------ PROVIDED DATA
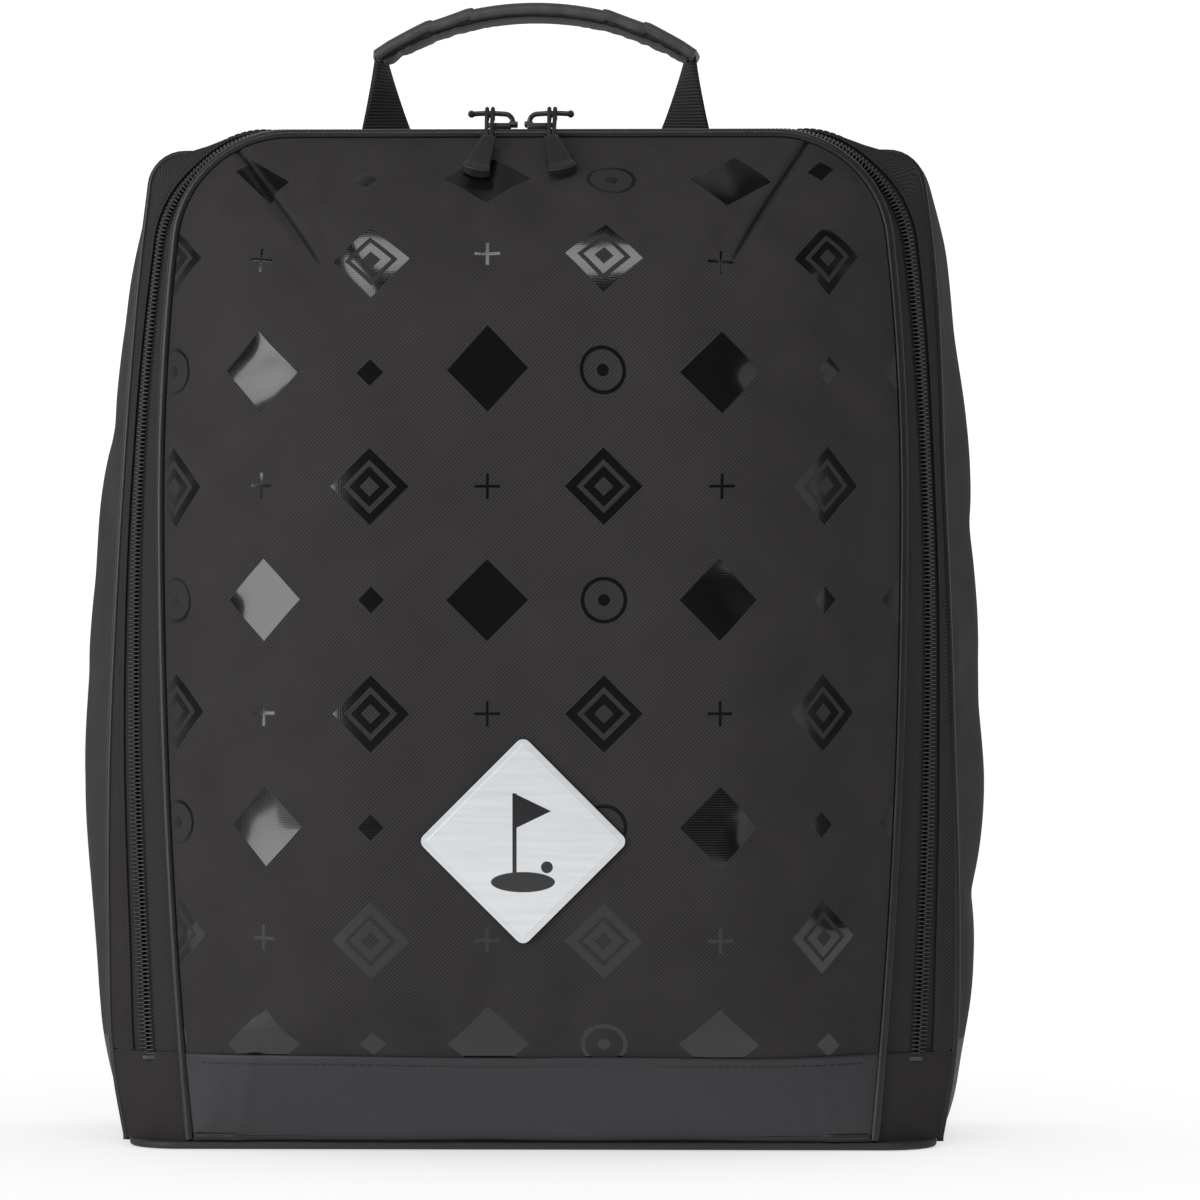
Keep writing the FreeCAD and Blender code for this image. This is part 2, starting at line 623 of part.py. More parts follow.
def band(label, radius, thick, width, half):
    # an arched strap: two round faces about one middle line, cut off upright at both ends
    centre = grip_top - size("grip_radius")
    inner = radius - thick
    body = add("PartDesign::Body", label)
    sketch = body_sketch(body, f"{label}_profile", "XZ_Plane")
    z = centre.number
    r_out, r_in, h = radius.number, inner.number, half.number
    a_out, a_in = math.acos(h / r_out), math.acos(h / r_in)
    e_out, e_in = z + r_out * math.sin(a_out), z + r_in * math.sin(a_in)
    sketch.addGeometry([arc(0, z, r_out, a_out, math.pi - a_out), arc(0, z, r_in, a_in, math.pi - a_in),
                        line(-h, e_out, -h, e_in), line(h, e_in, h, e_out)])
    rules = [("Coincident", 0, 2, 2, 1), ("Coincident", 2, 2, 1, 2), ("Coincident", 1, 1, 3, 1),
             ("Coincident", 3, 2, 0, 1), ("Coincident", 0, 3, 1, 3), ("PointOnObject", 0, 3, -2),
             ("Horizontal", 0, 1, 0, 2), ("Horizontal", 1, 1, 1, 2)]
    sketch.addConstraint([Sketcher.Constraint(*rule) for rule in rules])
    named(sketch, "Middle", centre, "DistanceY", -1, 1, 0, 3)
    named(sketch, "Outer", radius, "Radius", 0)
    named(sketch, "Inner", inner, "Radius", 1)
    named(sketch, "OuterEnd", half, "DistanceX", -1, 1, 0, 1)
    named(sketch, "InnerEnd", half, "DistanceX", -1, 1, 1, 1)
    pad(body, f"{label}_pad", sketch, width, midplane=True)
    move(body, 0, handle_y)
    return keep(body, label)


grip_face = size("grip_radius")
core_face = grip_face - size("grip_ply") - size("ply_gap")
under_face = core_face - size("core_ply") - size("ply_gap")
band("grip_cover", grip_face, size("grip_ply"), size("grip_width"), size("grip_half"))
band("grip_core", core_face, size("core_ply"), size("webbing_width"), size("grip_half"))
band("grip_underlay", under_face, size("grip_under"), size("grip_width"), size("grip_half"))
fold_drop = size("grip_radius") - Dim(
    "sqrt(Sizes.grip_radius ^ 2 - Sizes.grip_half ^ 2)",
    math.sqrt(size("grip_radius").number ** 2 - size("grip_half").number ** 2))
grip_depth = size("grip_ply") + size("core_ply") + size("grip_under") + size("ply_gap") * 4
leg_top = grip_top - fold_drop - grip_depth - size("body_gap")

for side, sign in (("left", -1), ("right", 1)):
    middle = size("handle_reach") * sign
    plate(f"handle_anchor_{side}", (middle - half_anchor, handle_y - half_length),
          (middle + half_anchor, handle_y + half_length), size("anchor_ply"), anchor_z,
          size("anchor_round"))
    sections = []
    for step in range(3):
        strap = add("Sketcher::SketchObject", f"leg_{side}_{step}")
        half_x = size("webbing_width") * 0.5
        half_y = size("webbing_ply") * 0.5
        polygon(strap, [(-half_x, -half_y), (half_x, -half_y), (half_x, half_y), (-half_x, half_y)])
        turned = size("webbing_twist").number * sign * step / 2
        strap.Placement = Placement(Vector(0, 0, 0), Rotation(Vector(0, 0, 1), turned))
        move(strap, middle, handle_y, leg_foot + (leg_top - leg_foot) * (step / 2))
        sections.append(strap)
    keep(loft(f"webbing_leg_{side}", sections), f"webbing_leg_{side}")

half_patch = size("patch_length") * 0.5
patch_z = station("seam")["top"] - wall - size("patch_ply") - size("ply_gap")
plate("handle_patch", (-half_patch, handle_y - size("patch_width") * 0.5),
      (half_patch, handle_y + size("patch_width") * 0.5), size("patch_ply"), patch_z,
      size("patch_round"))

# ---------------------------------------------------------------- check and write
doc.recompute()
faults = [obj.Name for obj in doc.Objects if {"Invalid", "Error"} & set(obj.State)]
faults += [name for name, obj in nodes.items() if obj.Shape.isNull() or not obj.Shape.isValid()]
if faults:
    raise SystemExit(f"failed: {faults}")
for name, obj in nodes.items():
    if not obj.Shape.Solids:
        raise SystemExit(f"{name} holds no solid")
    obj.Shape.exportStep(f"parts/{name}.step")
    print(f"{name}: {len(obj.Shape.Solids)} solid, {obj.Shape.Volume / 1000:.2f} cm3")
print(len(nodes), "nodes")
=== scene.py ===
import bpy
import json
import math
import numpy as np
from mathutils import Matrix, Vector, noise
from mathutils.bvhtree import BVHTree


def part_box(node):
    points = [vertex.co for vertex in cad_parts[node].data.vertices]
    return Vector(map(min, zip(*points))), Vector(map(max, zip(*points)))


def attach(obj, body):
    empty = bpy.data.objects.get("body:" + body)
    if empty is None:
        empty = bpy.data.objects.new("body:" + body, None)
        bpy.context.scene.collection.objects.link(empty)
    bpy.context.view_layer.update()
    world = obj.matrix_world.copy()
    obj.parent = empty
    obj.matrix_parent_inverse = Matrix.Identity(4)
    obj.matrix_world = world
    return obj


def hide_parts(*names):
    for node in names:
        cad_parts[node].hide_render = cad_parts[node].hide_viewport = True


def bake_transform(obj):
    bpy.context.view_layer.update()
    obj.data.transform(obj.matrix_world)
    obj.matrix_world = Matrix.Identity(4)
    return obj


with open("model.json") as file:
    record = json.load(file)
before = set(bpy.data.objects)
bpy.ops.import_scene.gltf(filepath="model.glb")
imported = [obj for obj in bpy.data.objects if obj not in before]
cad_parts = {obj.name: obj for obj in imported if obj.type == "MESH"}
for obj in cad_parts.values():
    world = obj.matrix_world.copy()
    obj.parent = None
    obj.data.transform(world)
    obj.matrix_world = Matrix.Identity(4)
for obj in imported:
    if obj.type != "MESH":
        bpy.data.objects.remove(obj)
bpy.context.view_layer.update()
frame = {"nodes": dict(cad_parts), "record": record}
mm = 0.001
tau = 2 * math.pi
bothSides = (("left", -1), ("right", 1))


# small tools
def deselect():
    if bpy.context.mode != "OBJECT":
        bpy.ops.object.mode_set(mode="OBJECT")
    bpy.ops.object.select_all(action="DESELECT")


def pick(obj):
    deselect()
    obj.select_set(True)
    bpy.context.view_layer.objects.active = obj


def editAll(obj):
    pick(obj)
    bpy.ops.object.mode_set(mode="EDIT")
    bpy.ops.mesh.select_all(action="SELECT")


def modify(obj, kind, **settings):
    # adds a modifier and applies it
    pick(obj)
    modifier = obj.modifiers.new(kind.lower(), kind)
    for key, value in settings.items():
        setattr(modifier, key, value)
    bpy.ops.object.modifier_apply(modifier=modifier.name)


def coordsOf(obj):
    points = np.empty(len(obj.data.vertices) * 3)
    obj.data.vertices.foreach_get("co", points)
    return points.reshape(-1, 3)


def setCoords(obj, points):
    obj.data.vertices.foreach_set("co", np.asarray(points, float).ravel())
    obj.data.update()


def place(obj, matrix=None):
    # puts an object's place into its mesh
    if matrix is not None:
        obj.matrix_world = matrix @ obj.matrix_world
    pick(obj)
    bpy.ops.object.transform_apply(location=True, rotation=True, scale=True)


def finishPiece(obj, name, material, body=None, stands=(), angle=40):
    if name in leaning:
        relax(obj)
    obj.name = name
    obj.data.name = name
    obj.data.materials.clear()
    obj.data.materials.append(material)
    pick(obj)
    bpy.ops.object.shade_smooth_by_angle(angle=math.radians(angle))
    if stands:
        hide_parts(*stands)
    if body:
        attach(obj, body)
    return obj


def joined(objects):
    deselect()
    for obj in objects:
        obj.select_set(True)
    bpy.context.view_layer.objects.active = objects[0]
    if len(objects) > 1:
        bpy.ops.object.join()
    return bpy.context.object


def clothGrid(points, cut):
    # a sheet of quads over rows of points, with its lengths on the flat cloth as its own map
    rows, columns = points.shape[:2]
    deselect()
    bpy.ops.mesh.primitive_grid_add(x_subdivisions=columns - 1, y_subdivisions=rows - 1, size=1)
    obj = bpy.context.object
    setCoords(obj, points.reshape(-1, 3))
    while obj.data.uv_layers:
        obj.data.uv_layers.remove(obj.data.uv_layers[0])
    layer = obj.data.uv_layers.new(name="cut")
    corners = np.empty(len(obj.data.loops), int)
    obj.data.loops.foreach_get("vertex_index", corners)
    layer.data.foreach_set("uv", cut.reshape(-1, 2)[corners].ravel())
    return obj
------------
PROBLEM REQUIREMENTS =
The lines to return run from the one containing "check and write" down to the one containing "obj.matrix_world = world"; give them exactly, both included, and no others.

WRITTEN ANSWER =
# ---------------------------------------------------------------- check and write
doc.recompute()
faults = [obj.Name for obj in doc.Objects if {"Invalid", "Error"} & set(obj.State)]
faults += [name for name, obj in nodes.items() if obj.Shape.isNull() or not obj.Shape.isValid()]
if faults:
    raise SystemExit(f"failed: {faults}")
for name, obj in nodes.items():
    if not obj.Shape.Solids:
        raise SystemExit(f"{name} holds no solid")
    obj.Shape.exportStep(f"parts/{name}.step")
    print(f"{name}: {len(obj.Shape.Solids)} solid, {obj.Shape.Volume / 1000:.2f} cm3")
print(len(nodes), "nodes")
=== scene.py ===
import bpy
import json
import math
import numpy as np
from mathutils import Matrix, Vector, noise
from mathutils.bvhtree import BVHTree


def part_box(node):
    points = [vertex.co for vertex in cad_parts[node].data.vertices]
    return Vector(map(min, zip(*points))), Vector(map(max, zip(*points)))


def attach(obj, body):
    empty = bpy.data.objects.get("body:" + body)
    if empty is None:
        empty = bpy.data.objects.new("body:" + body, None)
        bpy.context.scene.collection.objects.link(empty)
    bpy.context.view_layer.update()
    world = obj.matrix_world.copy()
    obj.parent = empty
    obj.matrix_parent_inverse = Matrix.Identity(4)
    obj.matrix_world = world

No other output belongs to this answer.